What is expected: The entries below contain a line with "armature();" and a line with "before = set(bpy.data.objects)". Retype exactly everything from the first down to the second, both included, and nothing else.

____

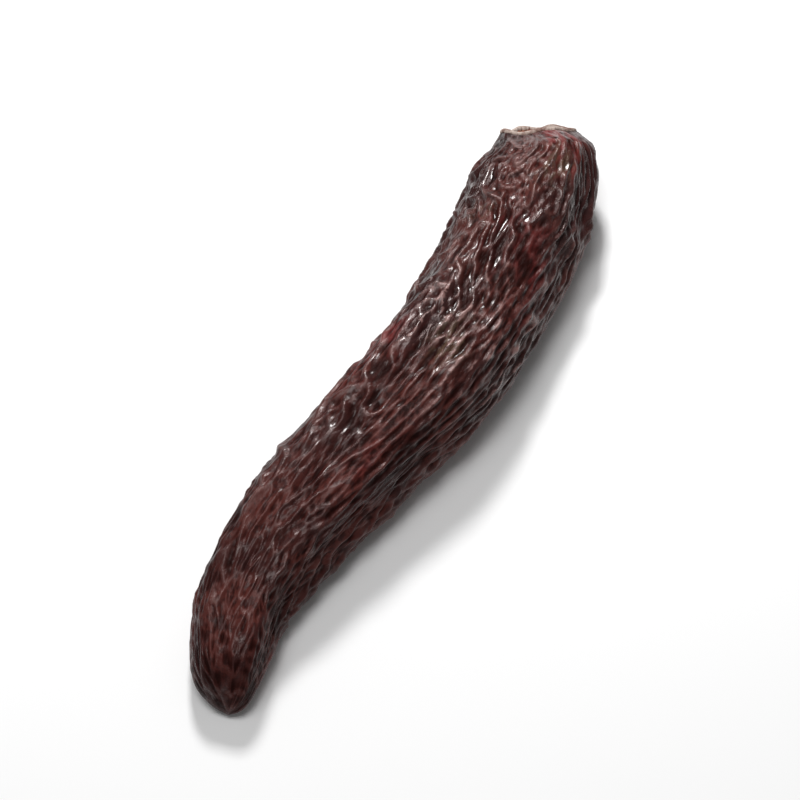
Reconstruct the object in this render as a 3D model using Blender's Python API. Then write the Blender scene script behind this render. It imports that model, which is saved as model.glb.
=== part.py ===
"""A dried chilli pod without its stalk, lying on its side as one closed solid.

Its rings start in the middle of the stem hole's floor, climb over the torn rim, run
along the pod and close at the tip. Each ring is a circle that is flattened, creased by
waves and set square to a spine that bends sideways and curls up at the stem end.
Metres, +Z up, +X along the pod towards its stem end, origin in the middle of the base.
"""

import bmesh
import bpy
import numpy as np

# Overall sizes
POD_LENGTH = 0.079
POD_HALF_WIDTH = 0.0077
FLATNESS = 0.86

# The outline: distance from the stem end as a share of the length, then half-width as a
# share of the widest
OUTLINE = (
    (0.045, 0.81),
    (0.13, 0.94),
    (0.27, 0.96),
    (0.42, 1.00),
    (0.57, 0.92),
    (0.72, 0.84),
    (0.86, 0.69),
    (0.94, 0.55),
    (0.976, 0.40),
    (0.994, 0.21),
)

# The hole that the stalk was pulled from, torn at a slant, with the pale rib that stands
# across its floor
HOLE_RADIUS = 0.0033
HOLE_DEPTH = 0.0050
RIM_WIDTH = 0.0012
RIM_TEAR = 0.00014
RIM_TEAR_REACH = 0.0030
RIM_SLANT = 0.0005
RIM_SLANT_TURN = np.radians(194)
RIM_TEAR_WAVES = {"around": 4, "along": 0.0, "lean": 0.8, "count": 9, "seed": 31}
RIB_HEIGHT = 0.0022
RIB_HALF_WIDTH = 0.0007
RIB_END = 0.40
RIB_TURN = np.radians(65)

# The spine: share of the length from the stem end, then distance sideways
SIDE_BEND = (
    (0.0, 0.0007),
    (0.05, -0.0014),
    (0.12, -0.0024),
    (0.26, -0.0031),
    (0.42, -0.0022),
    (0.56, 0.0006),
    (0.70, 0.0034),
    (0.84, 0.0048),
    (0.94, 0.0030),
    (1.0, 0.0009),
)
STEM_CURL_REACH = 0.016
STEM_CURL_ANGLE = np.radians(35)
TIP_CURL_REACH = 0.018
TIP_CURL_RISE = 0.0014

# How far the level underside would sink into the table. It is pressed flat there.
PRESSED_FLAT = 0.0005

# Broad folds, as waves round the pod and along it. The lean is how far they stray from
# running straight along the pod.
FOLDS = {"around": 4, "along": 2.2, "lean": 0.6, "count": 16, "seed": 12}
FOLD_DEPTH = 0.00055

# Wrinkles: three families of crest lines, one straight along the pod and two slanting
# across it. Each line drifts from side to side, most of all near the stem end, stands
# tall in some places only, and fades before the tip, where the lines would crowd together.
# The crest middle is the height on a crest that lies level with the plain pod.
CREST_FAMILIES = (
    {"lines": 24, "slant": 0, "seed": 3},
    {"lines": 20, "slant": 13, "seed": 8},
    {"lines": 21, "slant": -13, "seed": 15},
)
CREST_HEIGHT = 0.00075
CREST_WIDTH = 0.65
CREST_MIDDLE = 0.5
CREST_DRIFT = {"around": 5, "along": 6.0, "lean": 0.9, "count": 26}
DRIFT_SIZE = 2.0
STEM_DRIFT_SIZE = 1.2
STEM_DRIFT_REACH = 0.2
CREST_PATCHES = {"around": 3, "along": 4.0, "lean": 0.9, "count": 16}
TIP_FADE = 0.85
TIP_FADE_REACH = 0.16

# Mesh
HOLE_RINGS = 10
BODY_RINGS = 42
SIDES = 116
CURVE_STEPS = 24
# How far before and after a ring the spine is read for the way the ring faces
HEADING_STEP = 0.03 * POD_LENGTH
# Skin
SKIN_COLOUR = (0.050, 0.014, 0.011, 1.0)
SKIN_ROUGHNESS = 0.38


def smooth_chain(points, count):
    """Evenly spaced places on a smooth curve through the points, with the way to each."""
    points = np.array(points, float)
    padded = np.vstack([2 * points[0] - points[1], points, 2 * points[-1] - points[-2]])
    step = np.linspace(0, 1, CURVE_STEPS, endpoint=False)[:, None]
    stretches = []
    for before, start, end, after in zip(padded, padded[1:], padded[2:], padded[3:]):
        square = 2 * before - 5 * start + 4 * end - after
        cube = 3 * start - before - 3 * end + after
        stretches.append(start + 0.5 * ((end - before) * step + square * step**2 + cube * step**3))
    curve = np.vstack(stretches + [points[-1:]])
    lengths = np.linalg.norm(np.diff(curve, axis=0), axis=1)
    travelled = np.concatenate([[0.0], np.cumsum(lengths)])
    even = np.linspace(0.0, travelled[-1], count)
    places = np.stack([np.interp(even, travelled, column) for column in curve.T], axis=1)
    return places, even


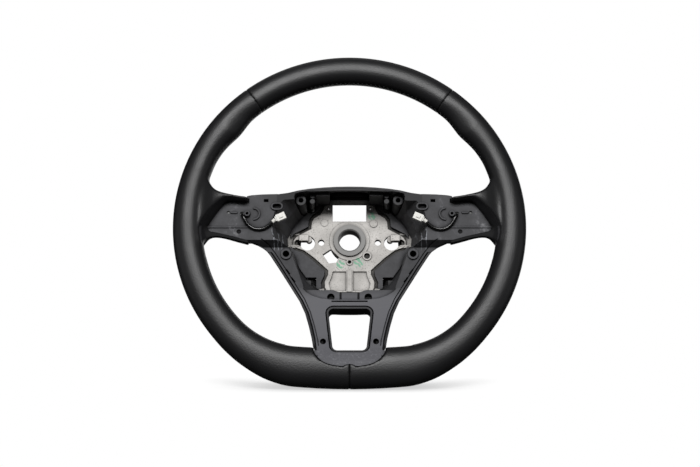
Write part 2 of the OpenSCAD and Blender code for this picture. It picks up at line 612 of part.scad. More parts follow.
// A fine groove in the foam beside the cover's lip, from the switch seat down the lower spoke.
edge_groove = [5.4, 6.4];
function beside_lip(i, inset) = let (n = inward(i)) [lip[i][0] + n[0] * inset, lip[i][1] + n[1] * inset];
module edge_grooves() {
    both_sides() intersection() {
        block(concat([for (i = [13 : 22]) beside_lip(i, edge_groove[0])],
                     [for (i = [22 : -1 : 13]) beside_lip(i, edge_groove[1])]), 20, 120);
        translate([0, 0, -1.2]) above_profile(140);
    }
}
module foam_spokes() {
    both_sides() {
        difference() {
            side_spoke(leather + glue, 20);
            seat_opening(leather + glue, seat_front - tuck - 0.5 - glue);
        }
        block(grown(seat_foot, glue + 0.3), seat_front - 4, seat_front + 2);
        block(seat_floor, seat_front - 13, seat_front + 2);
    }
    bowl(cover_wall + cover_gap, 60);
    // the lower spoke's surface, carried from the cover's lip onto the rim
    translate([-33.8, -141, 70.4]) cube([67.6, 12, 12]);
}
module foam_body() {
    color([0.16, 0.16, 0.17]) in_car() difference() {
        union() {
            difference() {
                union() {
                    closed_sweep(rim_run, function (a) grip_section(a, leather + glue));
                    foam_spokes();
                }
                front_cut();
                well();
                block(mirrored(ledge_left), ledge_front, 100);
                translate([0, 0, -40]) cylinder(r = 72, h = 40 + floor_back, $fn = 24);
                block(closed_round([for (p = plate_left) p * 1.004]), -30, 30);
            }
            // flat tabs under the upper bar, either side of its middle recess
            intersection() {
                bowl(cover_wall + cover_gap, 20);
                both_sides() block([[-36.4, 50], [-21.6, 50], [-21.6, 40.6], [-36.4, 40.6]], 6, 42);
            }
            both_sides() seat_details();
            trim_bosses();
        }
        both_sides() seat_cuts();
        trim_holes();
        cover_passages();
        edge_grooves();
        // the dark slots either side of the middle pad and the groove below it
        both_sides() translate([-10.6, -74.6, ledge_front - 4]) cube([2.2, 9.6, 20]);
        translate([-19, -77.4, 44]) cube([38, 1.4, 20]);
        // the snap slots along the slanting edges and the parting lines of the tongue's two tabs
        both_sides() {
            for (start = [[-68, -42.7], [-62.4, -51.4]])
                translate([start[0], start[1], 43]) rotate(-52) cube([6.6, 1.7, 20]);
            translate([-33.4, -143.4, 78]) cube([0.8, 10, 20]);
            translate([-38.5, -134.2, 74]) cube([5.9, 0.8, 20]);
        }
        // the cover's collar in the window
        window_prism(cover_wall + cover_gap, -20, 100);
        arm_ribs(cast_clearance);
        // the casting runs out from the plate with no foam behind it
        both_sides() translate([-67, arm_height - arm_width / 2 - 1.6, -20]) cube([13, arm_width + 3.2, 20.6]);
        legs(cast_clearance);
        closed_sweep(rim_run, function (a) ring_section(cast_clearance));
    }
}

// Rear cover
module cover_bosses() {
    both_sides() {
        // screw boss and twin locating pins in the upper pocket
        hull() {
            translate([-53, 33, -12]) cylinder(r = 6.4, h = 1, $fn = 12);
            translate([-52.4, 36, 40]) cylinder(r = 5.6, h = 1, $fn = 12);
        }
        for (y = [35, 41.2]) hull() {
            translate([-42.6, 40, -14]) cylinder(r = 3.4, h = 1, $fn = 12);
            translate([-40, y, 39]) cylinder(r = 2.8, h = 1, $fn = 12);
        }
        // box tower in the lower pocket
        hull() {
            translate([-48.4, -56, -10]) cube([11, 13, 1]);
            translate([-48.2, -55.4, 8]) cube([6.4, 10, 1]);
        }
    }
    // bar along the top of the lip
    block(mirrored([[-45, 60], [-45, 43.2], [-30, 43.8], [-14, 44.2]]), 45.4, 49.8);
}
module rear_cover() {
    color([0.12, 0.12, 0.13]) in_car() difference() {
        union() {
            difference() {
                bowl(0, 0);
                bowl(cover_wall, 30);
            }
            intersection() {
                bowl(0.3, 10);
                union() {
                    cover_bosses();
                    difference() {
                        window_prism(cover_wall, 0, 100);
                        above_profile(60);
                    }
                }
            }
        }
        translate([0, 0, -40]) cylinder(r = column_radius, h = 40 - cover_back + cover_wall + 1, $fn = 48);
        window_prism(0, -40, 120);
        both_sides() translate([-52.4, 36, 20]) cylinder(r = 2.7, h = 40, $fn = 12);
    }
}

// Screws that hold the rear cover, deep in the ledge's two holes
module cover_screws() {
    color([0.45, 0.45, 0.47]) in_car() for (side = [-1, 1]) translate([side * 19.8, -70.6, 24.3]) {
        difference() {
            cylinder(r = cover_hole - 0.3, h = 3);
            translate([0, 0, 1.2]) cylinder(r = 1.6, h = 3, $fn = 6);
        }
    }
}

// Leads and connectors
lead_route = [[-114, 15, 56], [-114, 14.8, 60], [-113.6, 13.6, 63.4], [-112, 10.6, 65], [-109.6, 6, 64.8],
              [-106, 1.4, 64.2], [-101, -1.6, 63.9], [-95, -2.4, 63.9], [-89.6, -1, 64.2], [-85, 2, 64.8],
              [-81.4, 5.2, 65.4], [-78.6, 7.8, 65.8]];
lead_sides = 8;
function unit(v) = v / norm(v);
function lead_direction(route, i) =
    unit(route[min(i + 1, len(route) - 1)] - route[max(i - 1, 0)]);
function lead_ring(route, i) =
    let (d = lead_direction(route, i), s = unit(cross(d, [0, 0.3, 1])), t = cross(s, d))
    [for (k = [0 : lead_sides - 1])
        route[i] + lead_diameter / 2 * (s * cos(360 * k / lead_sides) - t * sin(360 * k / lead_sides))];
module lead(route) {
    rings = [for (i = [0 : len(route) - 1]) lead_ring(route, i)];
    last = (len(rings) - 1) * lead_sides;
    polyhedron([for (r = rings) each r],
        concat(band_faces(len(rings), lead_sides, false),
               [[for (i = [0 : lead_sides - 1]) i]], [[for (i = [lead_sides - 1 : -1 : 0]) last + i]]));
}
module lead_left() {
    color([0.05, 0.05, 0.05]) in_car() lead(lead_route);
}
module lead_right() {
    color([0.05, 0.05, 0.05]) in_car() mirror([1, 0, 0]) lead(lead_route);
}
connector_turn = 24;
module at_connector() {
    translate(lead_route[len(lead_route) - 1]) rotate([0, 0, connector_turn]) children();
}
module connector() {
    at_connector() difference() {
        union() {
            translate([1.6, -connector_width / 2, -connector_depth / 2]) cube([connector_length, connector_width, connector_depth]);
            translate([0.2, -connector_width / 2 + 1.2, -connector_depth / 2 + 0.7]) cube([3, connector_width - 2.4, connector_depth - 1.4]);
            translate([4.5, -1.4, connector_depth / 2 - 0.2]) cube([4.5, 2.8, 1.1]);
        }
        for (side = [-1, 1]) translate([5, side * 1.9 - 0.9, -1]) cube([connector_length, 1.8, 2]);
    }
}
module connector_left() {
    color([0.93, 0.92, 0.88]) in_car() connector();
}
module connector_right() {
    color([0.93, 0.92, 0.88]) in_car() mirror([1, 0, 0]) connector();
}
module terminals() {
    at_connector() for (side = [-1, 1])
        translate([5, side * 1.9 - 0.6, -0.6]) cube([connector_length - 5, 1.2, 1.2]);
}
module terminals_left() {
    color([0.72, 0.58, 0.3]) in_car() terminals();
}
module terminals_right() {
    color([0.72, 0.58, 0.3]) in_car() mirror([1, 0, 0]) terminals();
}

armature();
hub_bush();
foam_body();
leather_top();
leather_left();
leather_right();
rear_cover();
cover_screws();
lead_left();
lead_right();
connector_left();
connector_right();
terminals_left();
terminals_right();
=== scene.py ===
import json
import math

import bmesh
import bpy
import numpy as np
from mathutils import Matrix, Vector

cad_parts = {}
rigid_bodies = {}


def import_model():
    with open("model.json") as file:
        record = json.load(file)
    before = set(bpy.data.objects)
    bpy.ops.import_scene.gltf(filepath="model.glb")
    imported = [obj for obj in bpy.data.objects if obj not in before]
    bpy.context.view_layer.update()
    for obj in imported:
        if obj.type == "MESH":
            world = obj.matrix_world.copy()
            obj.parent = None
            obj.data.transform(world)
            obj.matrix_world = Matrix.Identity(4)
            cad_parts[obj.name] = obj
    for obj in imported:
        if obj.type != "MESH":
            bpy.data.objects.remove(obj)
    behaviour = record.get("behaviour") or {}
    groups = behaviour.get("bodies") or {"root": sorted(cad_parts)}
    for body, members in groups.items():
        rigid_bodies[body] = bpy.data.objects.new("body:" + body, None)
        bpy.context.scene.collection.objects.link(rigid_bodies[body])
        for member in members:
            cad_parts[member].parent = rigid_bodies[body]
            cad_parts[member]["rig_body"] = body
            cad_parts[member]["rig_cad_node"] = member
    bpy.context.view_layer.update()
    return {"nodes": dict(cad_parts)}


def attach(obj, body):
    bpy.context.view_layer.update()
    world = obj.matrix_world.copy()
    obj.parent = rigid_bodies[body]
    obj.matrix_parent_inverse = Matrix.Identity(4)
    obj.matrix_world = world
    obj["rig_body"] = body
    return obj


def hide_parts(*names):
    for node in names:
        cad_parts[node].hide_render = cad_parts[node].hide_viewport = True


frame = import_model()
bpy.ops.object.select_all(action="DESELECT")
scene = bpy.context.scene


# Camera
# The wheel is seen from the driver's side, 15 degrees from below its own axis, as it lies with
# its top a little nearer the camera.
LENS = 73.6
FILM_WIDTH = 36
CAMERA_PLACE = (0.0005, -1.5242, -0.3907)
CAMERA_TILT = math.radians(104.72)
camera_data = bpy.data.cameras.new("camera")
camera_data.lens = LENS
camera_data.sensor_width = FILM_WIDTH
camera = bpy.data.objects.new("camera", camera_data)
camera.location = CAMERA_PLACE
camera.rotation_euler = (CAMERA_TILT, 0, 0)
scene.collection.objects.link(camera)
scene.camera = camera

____

Result:
armature();
hub_bush();
foam_body();
leather_top();
leather_left();
leather_right();
rear_cover();
cover_screws();
lead_left();
lead_right();
connector_left();
connector_right();
terminals_left();
terminals_right();
=== scene.py ===
import json
import math

import bmesh
import bpy
import numpy as np
from mathutils import Matrix, Vector

cad_parts = {}
rigid_bodies = {}


def import_model():
    with open("model.json") as file:
        record = json.load(file)
    before = set(bpy.data.objects)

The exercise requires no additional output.